A New Continuum-Based Thick Shell Finite Element for Soft Biological Tissues in Dynamics: Part 2 - Anisotropic Hyperelasticity and Incompressibility Aspects

TL;DR

This paper extends a continuum-based shell finite element to model anisotropic incompressible hyperelastic soft biological tissues under large deformations, demonstrating high accuracy and efficiency through experimental validation.

Contribution

It introduces new techniques for modeling nonlinear hyperelastic strains and enforcing incompressibility directly within a continuum-based shell finite element framework.

Findings

Accurate modeling of large 3D strains in soft tissues.

Excellent agreement with experimental data.
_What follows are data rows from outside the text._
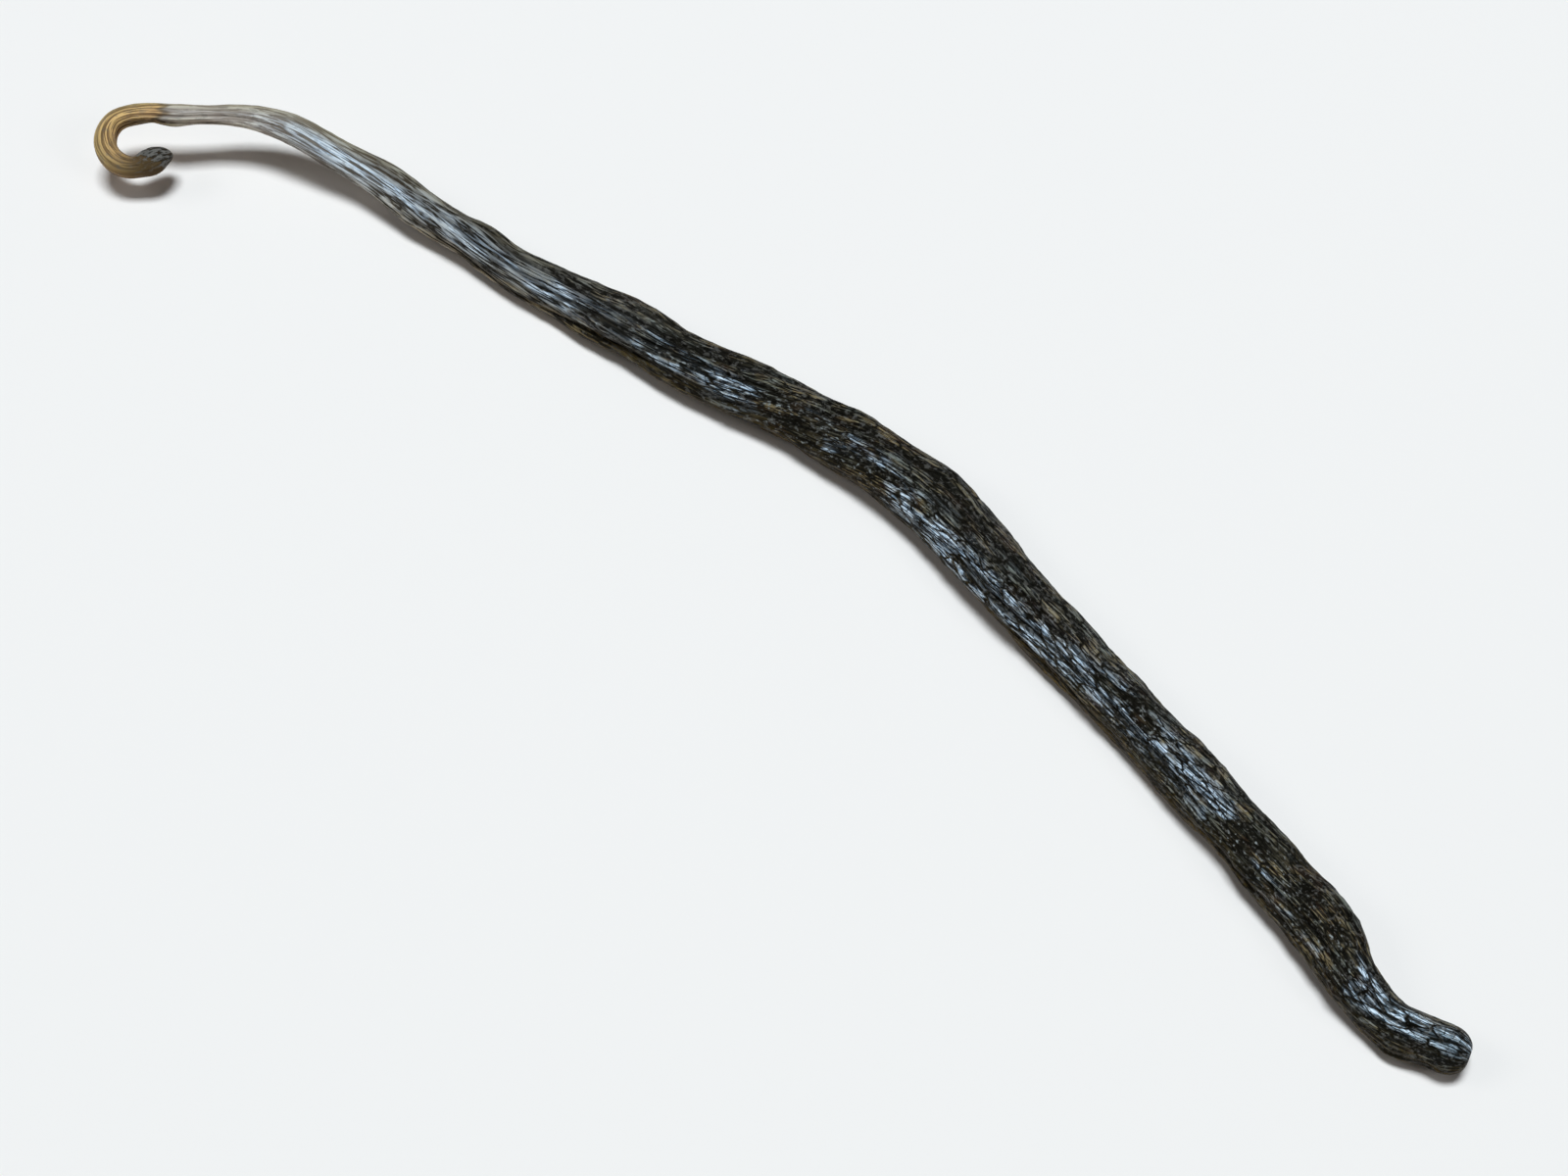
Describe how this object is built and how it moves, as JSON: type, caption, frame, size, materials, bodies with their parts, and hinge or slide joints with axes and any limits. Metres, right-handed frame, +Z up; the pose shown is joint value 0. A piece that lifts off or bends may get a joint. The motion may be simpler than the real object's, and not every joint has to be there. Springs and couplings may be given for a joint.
{
  "type": "vanilla pod",
  "caption": "Long slender cured vanilla pod with lengthwise wrinkles, a curled stem end and a blunt bent blossom end, lying on its side.",
  "frame": {"origin": "centre of the bounding box's base, on the surface that the pod lies on", "axes": "+X along the pod from the curled stem to the blossom end, +Z up, +Y to the outside of the pod's bow"},
  "size_m": [0.1626, 0.0252, 0.0073],
  "materials": {
    "skin": "oily wrinkled skin"
  },
  "bodies": {
    "root": {"pod": "skin"}
  },
  "joints": []
}
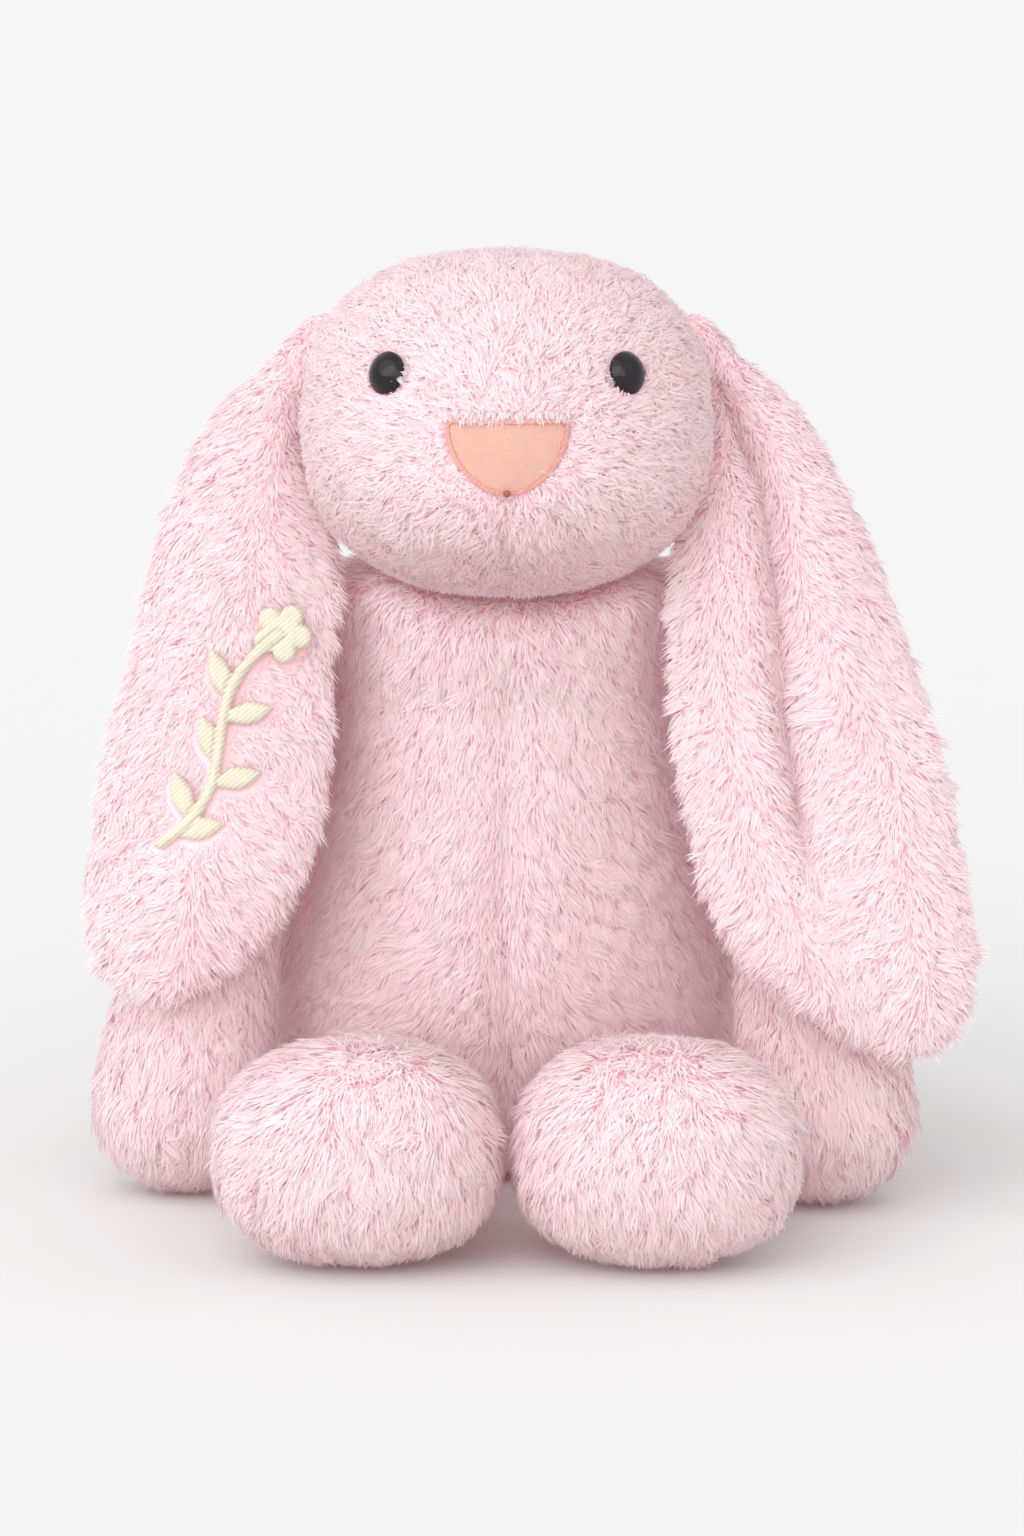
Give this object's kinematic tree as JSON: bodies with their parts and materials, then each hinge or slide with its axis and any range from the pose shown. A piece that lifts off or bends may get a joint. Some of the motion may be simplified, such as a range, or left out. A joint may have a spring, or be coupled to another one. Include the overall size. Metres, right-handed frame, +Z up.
{
  "type": "plush rabbit",
  "caption": "Sitting plush rabbit with long lop ears, fluffy pink fur, a woven nose and a weighted seat; head, ears, arms and legs move.",
  "frame": {"origin": "middle of the flat seat, on the surface that the rabbit sits on", "axes": "+Z up through the head, -Y the way the rabbit faces, +X to its left paw (the viewer's right)"},
  "size_m": [0.2583, 0.2525, 0.277],
  "materials": {
    "pink_fur": "soft",
    "filling": "soft",
    "pouch_cloth": "matte",
    "pellets": "matte",
    "nose_cloth": "matte",
    "nose_thread": "satin",
    "knot_thread": "satin",
    "cream_thread": "satin",
    "eye_bead": "gloss",
    "washer_plastic": "matte"
  },
  "bodies": {
    "torso": {"torso_cover": "pink_fur", "torso_filling": "filling", "bean_pouch": "pouch_cloth", "bean_pellets": "pellets", "tail_cover": "pink_fur", "tail_filling": "filling"},
    "head": {"head_cover": "pink_fur", "head_filling": "filling", "nose_patch": "nose_cloth", "nose_edging": "nose_thread", "nose_knot": "knot_thread", "eye_left": "eye_bead", "eye_right": "eye_bead", "eye_left_washer": "washer_plastic", "eye_right_washer": "washer_plastic"},
    "ear_left": {"ear_left_front": "pink_fur", "ear_left_back": "pink_fur", "ear_left_embroidery": "cream_thread"},
    "ear_right": {"ear_right_front": "pink_fur", "ear_right_back": "pink_fur"},
    "arm_left": {"arm_left_cover": "pink_fur", "arm_left_filling": "filling"},
    "arm_right": {"arm_right_cover": "pink_fur", "arm_right_filling": "filling"},
    "leg_left": {"leg_left_cover": "pink_fur", "leg_left_sole": "pink_fur", "leg_left_filling": "filling"},
    "leg_right": {"leg_right_cover": "pink_fur", "leg_right_sole": "pink_fur", "leg_right_filling": "filling"}
  },
  "joints": [
    {"name": "head_tilt", "type": "hinge", "parent": "torso", "child": "head", "pos_m": [0, 0.008, 0.178], "axis": [-1, 0, 0], "range_deg": [0, 18]},
    {"name": "ear_left_lift", "type": "hinge", "parent": "head", "child": "ear_left", "pos_m": [-0.0595, 0.01, 0.25], "axis": [0, 0.9511, -0.309], "range_deg": [0, 115]},
    {"name": "ear_right_lift", "type": "hinge", "parent": "head", "child": "ear_right", "pos_m": [0.0595, 0.01, 0.25], "axis": [0, -0.9397, 0.342], "range_deg": [0, 115]},
    {"name": "arm_left_lift", "type": "hinge", "parent": "torso", "child": "arm_left", "pos_m": [-0.0675, 0, 0.1565], "axis": [0, 0.9659, -0.2588], "range_deg": [0, 80]},
    {"name": "arm_right_lift", "type": "hinge", "parent": "torso", "child": "arm_right", "pos_m": [0.0675, 0, 0.1565], "axis": [0, -0.9455, 0.3256], "range_deg": [0, 80]},
    {"name": "leg_left_spread", "type": "hinge", "parent": "torso", "child": "leg_left", "pos_m": [-0.037, -0.06, 0.027], "axis": [0, 0, -1], "range_deg": [0, 18]},
    {"name": "leg_right_spread", "type": "hinge", "parent": "torso", "child": "leg_right", "pos_m": [0.037, -0.06, 0.027], "axis": [0, 0, 1], "range_deg": [0, 18]}
  ]
}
Reliable and efficient simulation tool for biomedical applications.

Abstract

In a companion article (Part 1), we presented the development of a thick continuum-based (CB) shell finite element (FE) based on Mindlin-Reissner theory. We verified the accuracy, efficiency and locking insensitivity of the element in modeling large 3D deformations, using linear elastic material properties. In the present article, we developed and implemented the kinetics description, within the updated Lagrangian (UL) formulation, of anisotropic incompressible hyperelastic constitutive relations that enable the CB shell FE to accurately model very large 3D strains and deformations. Specifically, we developed the measures of deformation in the lamina coordinate system, presented three techniques to model nonlinear hyperelastic strains, and enabled the direct enforcement of incompressibility and of the zero normal stress condition without using a penalty factor or a Lagrange multiplier. Moving towards the application of the present work to the biomedical realm, we performed multiple experiments concerning mechanical behavior of rubber-like materials and soft biological tissues in different geometries and loading conditions. Excellent agreements between the present FE results and the analytical and/or experimental data proved the CB shell FE combined with the present constitutive techniques to be a highly reliable and efficient tool for modeling, analyzing, and predicting mechanical behavior of soft biological tissues.